INVESTIGATION OF SEISMIC BEHAVIOR OF REINFORCED CONCRETE STRUCTURES INSULATED WITH SEISMIC META-MATERIALS IN EARTHQUAKE ENGINEERING

Turkey is located in an active seismic zone surrounded by fault lines and frequently experiences destructive earthquakes. In recent years, seismic meta-materials have emerged as an innovative isolation technique in earthquake engineering due to their ability to create frequency band gaps that block the propagation of seismic waves. In this study, the damping performance of periodic foundations incorporating meta-materials was experimentally investigated. A shaking table driven by a 0.75 kW servo motor capable of 7.5 cm horizontal displacement was used as the vibration source. The motion was controlled using Arduino IDE software. Three vibration profiles with step counts of 3000, 4000, and 5000 were applied to the test specimens, each for a duration of 20.667 seconds.

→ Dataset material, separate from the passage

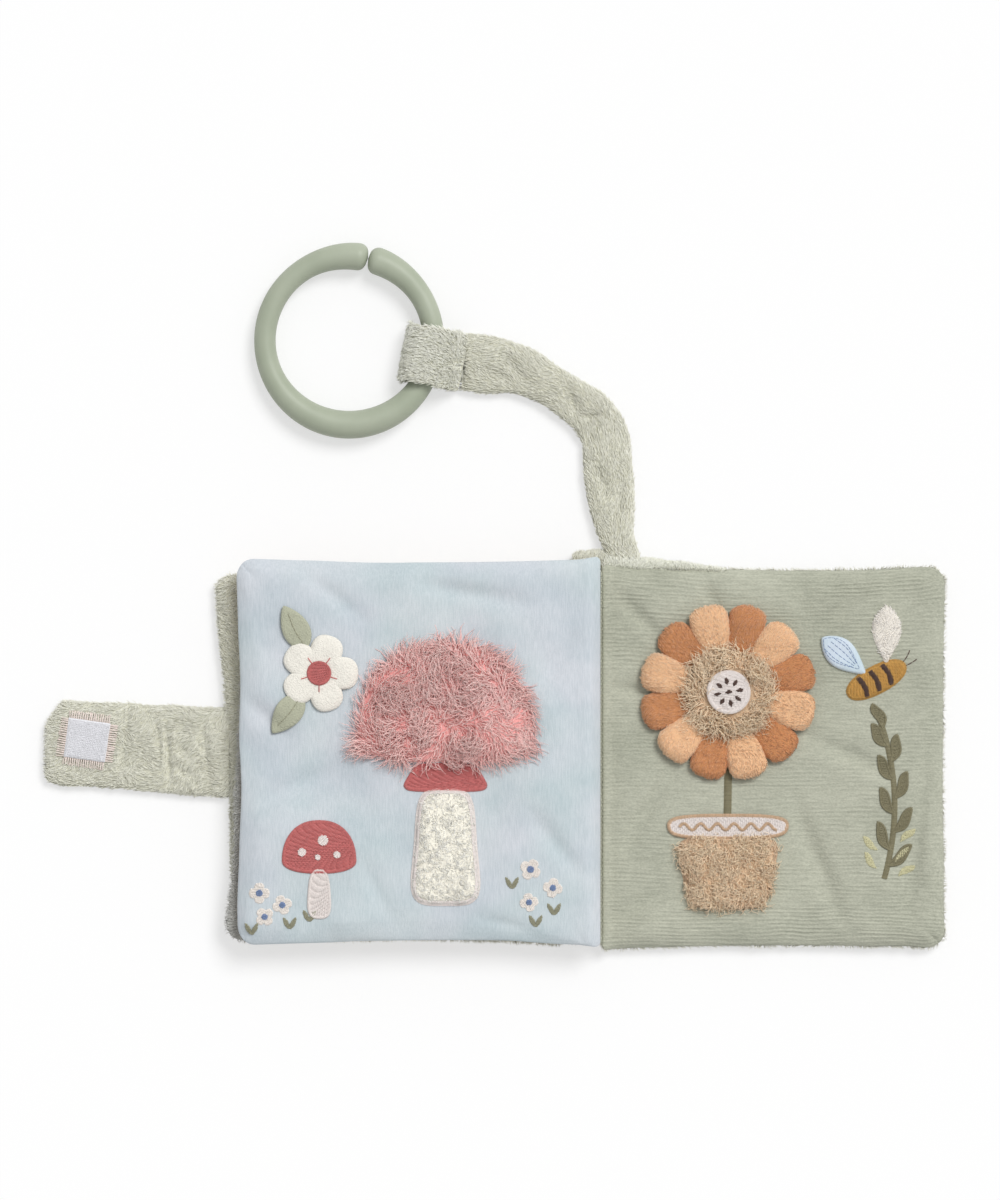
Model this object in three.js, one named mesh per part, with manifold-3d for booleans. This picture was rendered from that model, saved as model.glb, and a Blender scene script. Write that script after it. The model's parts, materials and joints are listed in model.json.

Three types of foundations were tested: (i) a conventional foundation made of reinforced concrete plates, (ii) a onedimensional periodic foundation composed of alternating rubber and concrete plates, and (iii) a piezoelectric sensor-integrated periodic foundation. Accelerometers placed on the upper surfaces of the specimens recorded acceleration data at 80-millisecond intervals. The recorded data were analyzed in both time (acceleration-time) and frequency (via Fourier Transform) domains. Experimental results revealed that the periodic foundations containing metamaterials significantly reduced vibration energy compared to the conventional system. Moreover, the piezo-supported system produced an electrical output of up to 1.64 V during vibration, indicating energy harvesting capability. These findings suggest that such systems can serve as multifunctional seismic isolation solutions and provide enhanced performance, particularly under low-frequency ground motions.